>> begin Provided data

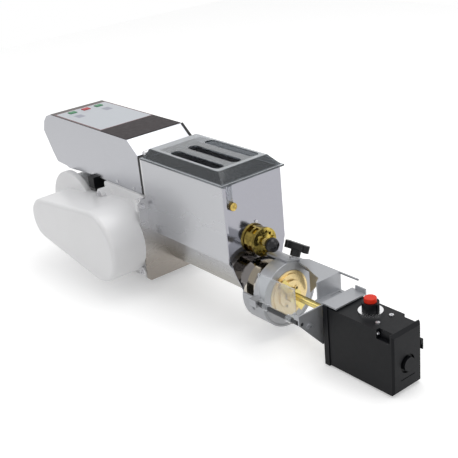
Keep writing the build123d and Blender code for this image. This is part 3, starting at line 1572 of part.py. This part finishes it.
export("box_floor", box_floor())
export("box_gasket", box_gasket())
export("keypad_overlay", overlay(overlay_rear_x, keypad_front_x))
export("display_strip", overlay(keypad_front_x, strip_front_x))
export("start_button", push_button(button_places[0]))
export("stop_button", push_button(button_places[1]))
export("mix_button", push_button(button_places[2]))
export("control_board", control_board())
export("power_inlet", power_inlet())
export("cutter_bracket", cutter_bracket())
export("clamp_knob", clamp_knob())
export("guard_rail", guard_rail())
export("guard", guard())
export("cutter_housing", cutter_housing())
export("cutter_end_cap", cutter_end_cap())
export("knife_bearing", knife_bearing())
export("gearmotor", gearmotor())
export("knife", knife())
export("potentiometer", potentiometer())
export("dial_plate", dial_plate())
export("speed_knob", speed_knob())
export("knob_cap", knob_cap())
export("cutter_screws", *cutter_screws())
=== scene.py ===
import math

import bpy
from mathutils import Matrix, Vector


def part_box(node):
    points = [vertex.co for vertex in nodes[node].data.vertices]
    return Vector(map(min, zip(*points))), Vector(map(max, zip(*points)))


# Looks of a table-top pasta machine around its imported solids. Metres; X towards the cutter, Y to the
# far side, Z up, with the origin on the table under the middle of the front foot bar.

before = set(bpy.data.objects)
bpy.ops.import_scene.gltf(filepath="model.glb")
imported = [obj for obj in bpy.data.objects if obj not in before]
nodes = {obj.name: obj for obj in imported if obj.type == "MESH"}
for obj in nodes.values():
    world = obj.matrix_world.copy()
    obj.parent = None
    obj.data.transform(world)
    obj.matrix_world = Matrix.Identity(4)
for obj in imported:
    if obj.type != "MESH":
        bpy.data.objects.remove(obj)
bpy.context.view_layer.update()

# Camera
eye = Vector((1.3379, -0.8466, 0.7523))
look = Vector((-0.7329, 0.5541, -0.3947))
upward = Vector((-0.2546, 0.3146, 0.9144))
lens_mm = 69.55
sensor_width_mm = 36.0
clip_start = 0.05
clip_end = 50

# Axes of the turned pieces
screw_axis_z = 0.075
paddle_axis_z = 0.152
thumb_axis_y = -0.053
thumb_axis_z = 0.23

# Painted warm shade low on the trough and the bulkhead, fading out between these heights
full_shade_below_z = 0.06
trough_shade_top_z = 0.13
bulkhead_shade_top_z = 0.16

# Lid: the middle of its crown, counted from its edges, and the strap below its rim
crown_rear_from_front = 0.198
crown_front_from_front = 0.034
crown_from_side = 0.021
crown_blend = 0.0015
strap_top_z = 0.2632
strap_blend = 0.001
upright_normal_z = 0.85
level_normal_z = 0.97
rim_clearness = 0.55
crown_clearness = 0.86

# Keypad film: its dark border, the red line inside that, and two grey patches
border_rear = 0.015
border_near = 0.0028
border_far = 0.0018
border_front = 0.0006
line_width = 0.0012
line_front_width = 0.0018
line_rear_reach = 0.0006
line_near_reach = 0.0008
line_blend = 0.0003
patch_rear = 0.056
patch_front = 0.078
patch_side = 0.032
patch_half_width = 0.008
patch_blend = 0.003

# T-knob: its steel stud leans towards the far side and ends this far from the screw's axis
stud_lean = math.radians(22)
stud_end = 0.062
stud_blend = 0.0001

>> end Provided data

▶ [Work required] Copy all data exactly, start to finish.

▶ [Task result]
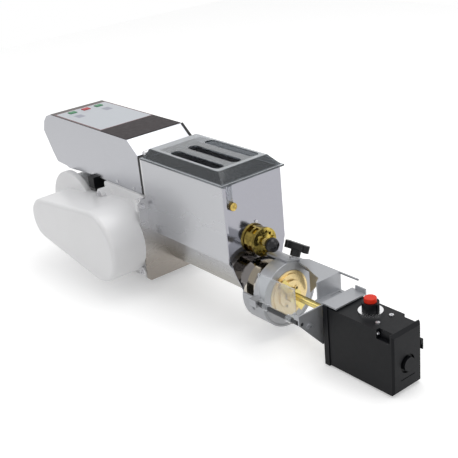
Keep writing the build123d and Blender code for this image. This is part 3, starting at line 1572 of part.py. This part finishes it.
export("box_floor", box_floor())
export("box_gasket", box_gasket())
export("keypad_overlay", overlay(overlay_rear_x, keypad_front_x))
export("display_strip", overlay(keypad_front_x, strip_front_x))
export("start_button", push_button(button_places[0]))
export("stop_button", push_button(button_places[1]))
export("mix_button", push_button(button_places[2]))
export("control_board", control_board())
export("power_inlet", power_inlet())
export("cutter_bracket", cutter_bracket())
export("clamp_knob", clamp_knob())
export("guard_rail", guard_rail())
export("guard", guard())
export("cutter_housing", cutter_housing())
export("cutter_end_cap", cutter_end_cap())
export("knife_bearing", knife_bearing())
export("gearmotor", gearmotor())
export("knife", knife())
export("potentiometer", potentiometer())
export("dial_plate", dial_plate())
export("speed_knob", speed_knob())
export("knob_cap", knob_cap())
export("cutter_screws", *cutter_screws())
=== scene.py ===
import math

import bpy
from mathutils import Matrix, Vector


def part_box(node):
    points = [vertex.co for vertex in nodes[node].data.vertices]
    return Vector(map(min, zip(*points))), Vector(map(max, zip(*points)))


# Looks of a table-top pasta machine around its imported solids. Metres; X towards the cutter, Y to the
# far side, Z up, with the origin on the table under the middle of the front foot bar.

before = set(bpy.data.objects)
bpy.ops.import_scene.gltf(filepath="model.glb")
imported = [obj for obj in bpy.data.objects if obj not in before]
nodes = {obj.name: obj for obj in imported if obj.type == "MESH"}
for obj in nodes.values():
    world = obj.matrix_world.copy()
    obj.parent = None
    obj.data.transform(world)
    obj.matrix_world = Matrix.Identity(4)
for obj in imported:
    if obj.type != "MESH":
        bpy.data.objects.remove(obj)
bpy.context.view_layer.update()

# Camera
eye = Vector((1.3379, -0.8466, 0.7523))
look = Vector((-0.7329, 0.5541, -0.3947))
upward = Vector((-0.2546, 0.3146, 0.9144))
lens_mm = 69.55
sensor_width_mm = 36.0
clip_start = 0.05
clip_end = 50

# Axes of the turned pieces
screw_axis_z = 0.075
paddle_axis_z = 0.152
thumb_axis_y = -0.053
thumb_axis_z = 0.23

# Painted warm shade low on the trough and the bulkhead, fading out between these heights
full_shade_below_z = 0.06
trough_shade_top_z = 0.13
bulkhead_shade_top_z = 0.16

# Lid: the middle of its crown, counted from its edges, and the strap below its rim
crown_rear_from_front = 0.198
crown_front_from_front = 0.034
crown_from_side = 0.021
crown_blend = 0.0015
strap_top_z = 0.2632
strap_blend = 0.001
upright_normal_z = 0.85
level_normal_z = 0.97
rim_clearness = 0.55
crown_clearness = 0.86

# Keypad film: its dark border, the red line inside that, and two grey patches
border_rear = 0.015
border_near = 0.0028
border_far = 0.0018
border_front = 0.0006
line_width = 0.0012
line_front_width = 0.0018
line_rear_reach = 0.0006
line_near_reach = 0.0008
line_blend = 0.0003
patch_rear = 0.056
patch_front = 0.078
patch_side = 0.032
patch_half_width = 0.008
patch_blend = 0.003

# T-knob: its steel stud leans towards the far side and ends this far from the screw's axis
stud_lean = math.radians(22)
stud_end = 0.062
stud_blend = 0.0001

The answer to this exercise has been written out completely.